Note that I am running Spark jobs on an aws EMR cluster with Yarn as RM.
Upvotes: 0
Views: 925
Reputation: 2343
Well, it can be possible by having a poller checking current queue(using RM API) and updating yarn-site.xml + probable restart of RM. However, restarting RM can impact your queue because the current jobs will be Killed or Shutdown(and probably retried later).
If you need a more efficient switch between Capacity and FIFO scheduler's , you might as well need to extend those classes and design your own Scheduler which can do the job of your pseudo code.
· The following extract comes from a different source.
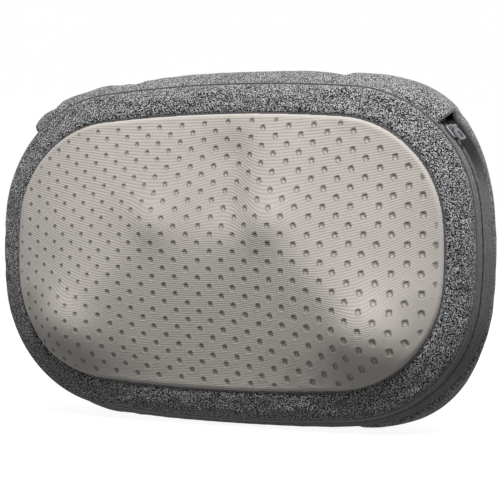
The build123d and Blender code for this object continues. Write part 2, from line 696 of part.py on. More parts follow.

EMR by default uses capacity scheduler with DefaultResourceCalculator and spins up jobs on Default queue. For example , EMR has yarn configurations on a paths like the following:
/home/hadoop/.versions/2.4.0-amzn-6/etc/hadoop/yarn-site.xml
<property><name>yarn.resourcemanager.scheduler.class</name><value>org.apache.hadoop.yarn.server.resourcemanager.scheduler.capacity.CapacityScheduler</value></property>
with
/home/hadoop/.versions/2.4.0-amzn-6/etc/hadoop/capacity-scheduler.xml
org.apache.hadoop.yarn.util.resource.DefaultResourceCalculator
Upvotes: 1